On Beauty
Where shall you seek beauty, and how shall you find her unless she herself be your way and your guide?
And how shall you speak of her except she be the weaver of your speech?
….
It is not the image you would see nor the song you would hear,
But rather an image you see though you close your eyes and a song you hear though you shut your ears.
It is not the sap within the furrowed bark, nor a wing attached to a claw,
But rather a garden for ever in bloom and a flock of angels for ever in flight.
People of Orphalese, beauty is life when life unveils her holy face.
But you are life and you are the veil.
Beauty is eternity gazing at itself in a mirror.

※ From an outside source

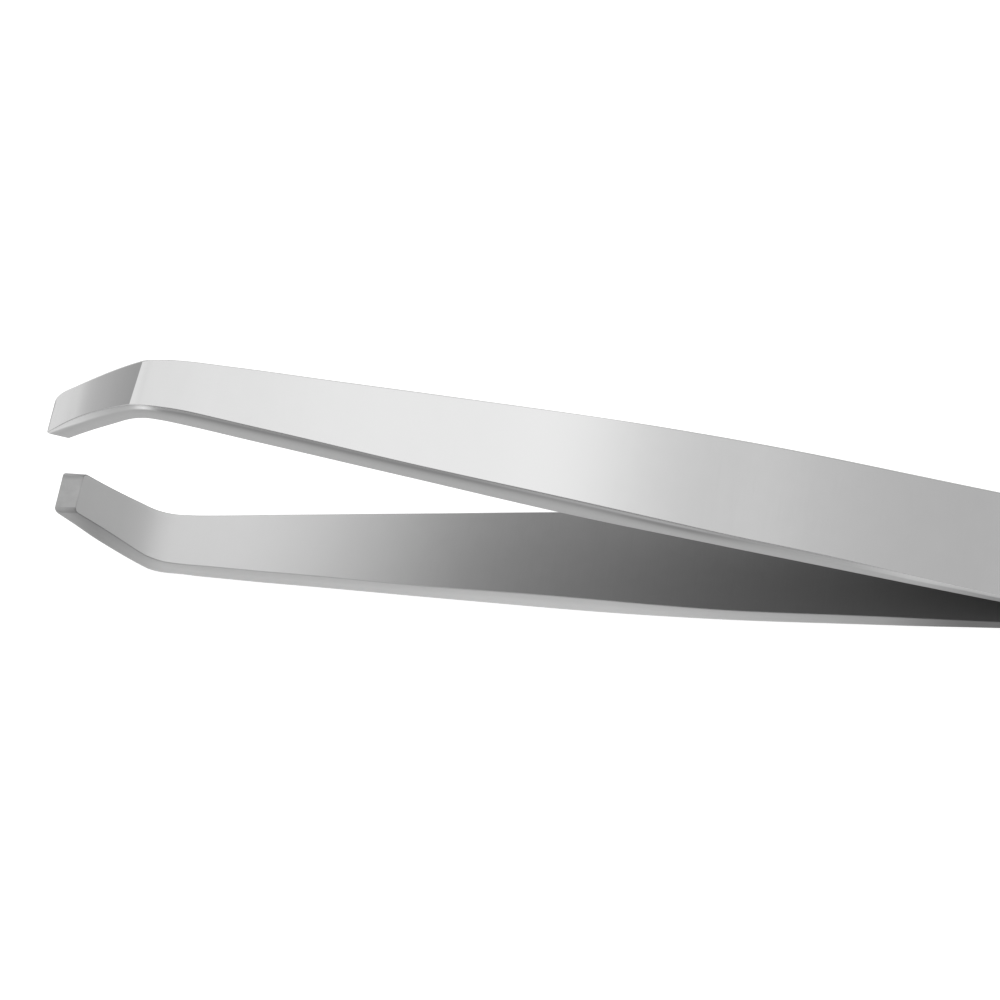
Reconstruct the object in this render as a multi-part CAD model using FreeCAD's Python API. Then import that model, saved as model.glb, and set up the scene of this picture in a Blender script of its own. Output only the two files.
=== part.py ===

But you are eternity and you are the mirror.
--Kahlil Gibran
In personal trying times, I notice how more attuned I am to beauty around me: a spangled sunset, or being under the umbrella of a gingko tree, or the crashing of waves on the rocky shore, or the spray of stars at night, or the pull of jasmine on a summer night, or the thunder of a waterfall, or the delicate architecture of a flower. I am stuck by these transient moments if only briefly—which mirror our fleeting life. Nothing gold can stay. It is as if the beauty assuages my soul and brings me respite and solace and strength when there is none; and I live on this bread for temporary periods.
But perhaps I am arrested by beauty because the beauty within recognizes the beauty without. There is the philosophical tenet sicut videt sicut, like sees like, which means I see the beauty in you because I see the beauty in me. And being so, I should be awe of the beauty that resides in me and allows me to see what a wonderful world.